How to keep hope alive
It’s true, dating can be discouraging! It can also be hard and not so much fun at times, in fact it can be exhausting. I have heard many of my clients and friends cry and moan about how bad it feels, and I totally understand where they are coming from. I too went through periods of discouragement during the many years I was single, so take heart, you are not alone, your feelings are normal and all part of the process.
So how do you keep going when there seems to be no sign of Mr or Mrs Right coming up over the horizon?
1. Famous Motivational Speaker, Zig Ziglar said “The way you see your future determines your thinking today, and your thinking today determines your performance, and that has a strong bearing on what your future is going to be. If you have no hope there is no purpose in taking action, you won’t try and you won’t see any changes”.
Hope doesn’t require great circumstances, it’s something that we can develop and maintain inside. Do you have a strong vision and hope about meeting the right one? If you can ‘see’ yourself finding the right one, and can imagine meeting that person, you will find it easier to get through the darker days and be more motivated to try.
2. If you are going to date, it’s important to accept that some rejection is part of the process.
Place a shelter over your self-worth and remember that his or her lack of interest is not evidence that you are not good enough. It’s okay to feel and process your disappointment but it’s never a good idea to put yourself down and end up feeling even more discouraged. If you struggle with separating the two it’s important to heal your feelings of unworthiness.
3. Remember that discouragement is a negative emotional response to your current circumstances, and while you can’t make the right one show up today, you can change how you feel.
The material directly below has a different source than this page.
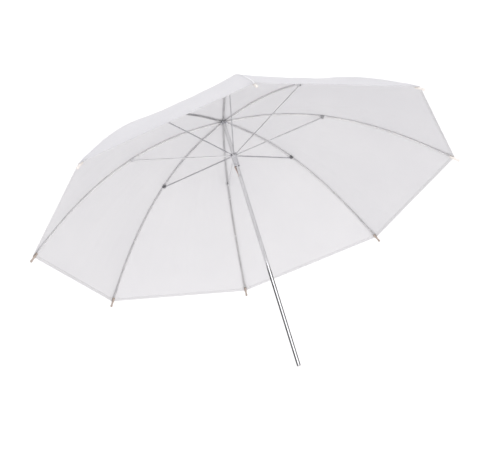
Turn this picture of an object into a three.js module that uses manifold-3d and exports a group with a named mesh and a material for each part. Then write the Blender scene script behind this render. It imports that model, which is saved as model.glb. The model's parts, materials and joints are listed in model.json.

With discouragement comes negative thinking so it’s important to challenge your thought life. Remind yourself that although you have to wait and yes, it is taking longer that you wanted it to, you can feed your hope by doing things that give you a full life, and offer you opportunities to grow, in preparation for when you do meet your perfect match.
4. Keep an eye on your ‘traffic’. It’s really easy to get stuck in a routine of getting up, going to work, coming home, watching some TV, seeing a couple of friends, and doing your usual thing on the weekend, like going to the mall, movies or church.
When we don’t see the opportunities to meet new people, we start to feel there is no one out there for us, and this can really cause hope to take a nosedive again. If you are stuck in a rut, challenge yourself to get out of your routine and do something intentional to meet new people.
5. Give yourself permission to rest and take a break from the dating scene.
It’s important to know your limits and when to pull back from dating. As with all things in life, balance is the key to maintaining a sense of well-being. Is a little self pampering or a spiritual retreat in order?
When you’re fed up with the wait, losing hope, frustrated and disappointed with the search, in what ways can you build yourself up again?